Demand for condo units in Ho Chi Minh City and Hanoi grew in the third quarter with a lack of new supply tightening the market in both cities. Research from Colliers International Vietnam found more units are on the way with the country continuing its recovery from COVID-19.
In the Colliers International Vietnam Real Estate Quarterly Knowledge Report, it was noted that demand for condo units in Ho Chi Minh City has remained strong with many projects recording occupancy rates of up to 90 percent. Despite the country experience a secondary COVID-19 break during July, the condo market emerged unscathed.
“Due to the citizens’ experience in disease prevention, this late July outbreak did not affect the recovery of the apartment market in HCMC. Although it has delayed a few projects, we can still expect a supply of about 14,000 units by the end of this year as the demand for apartments in HCMC is still quite high,” the report noted. “In addition to this, the completion of the Metro subway will create a new look for the central area by the connection between commercial buildings with the Saigon River, the Thu Thien urban area across the river. It also increases interregional connection between the core area and the strong development areas like the East Saigon.”
Meanwhile in Hanoi, demand for condo units is higher than ever, according to Colliers International Vietnam. That’s because no supply hit the market for the better part of 2020 although nearly 6,000 units should be launched before year’s end. Activity is expected to pick up even further in 2021.

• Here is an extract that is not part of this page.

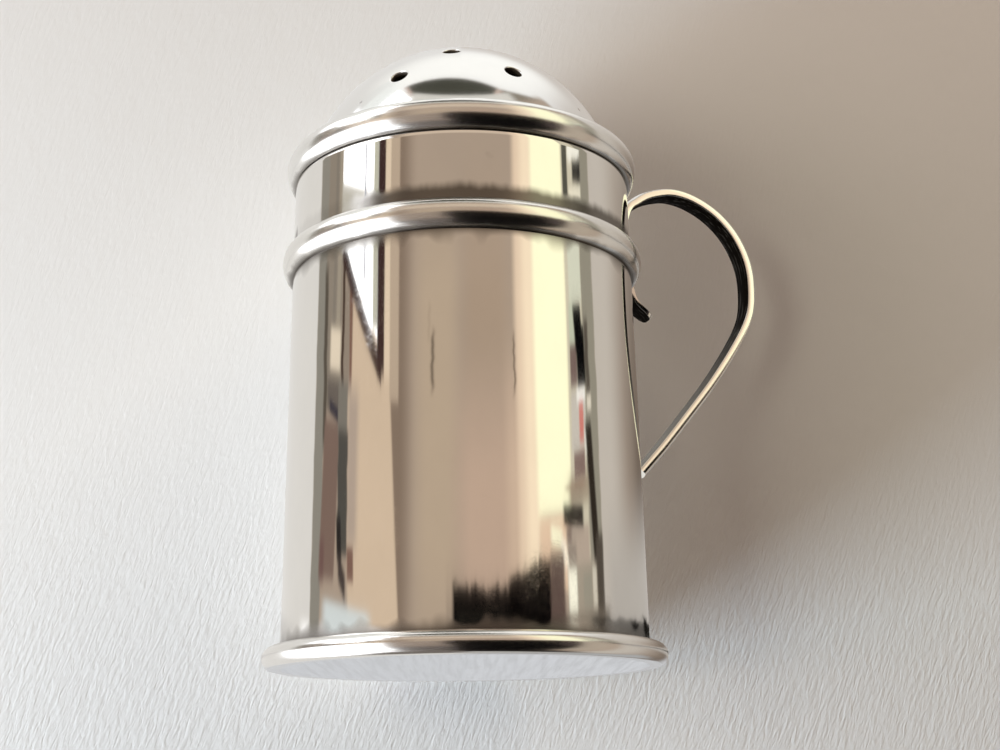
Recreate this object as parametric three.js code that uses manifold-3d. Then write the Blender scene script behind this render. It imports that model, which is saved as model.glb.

“The appearance of new supply in this quarter will lead to a series of new projects launched in the future, meeting the high demand for apartments in Hanoi. However, because the epidemic has affected quite heavily in Hanoi, at least until the beginning of 2021, the growth rate will be normal again,” the report stated. “By the end of 2020, there will be about 12,000 additional apartments to be provided and by the first quarter of 2021 there will be 30,000 apartments.”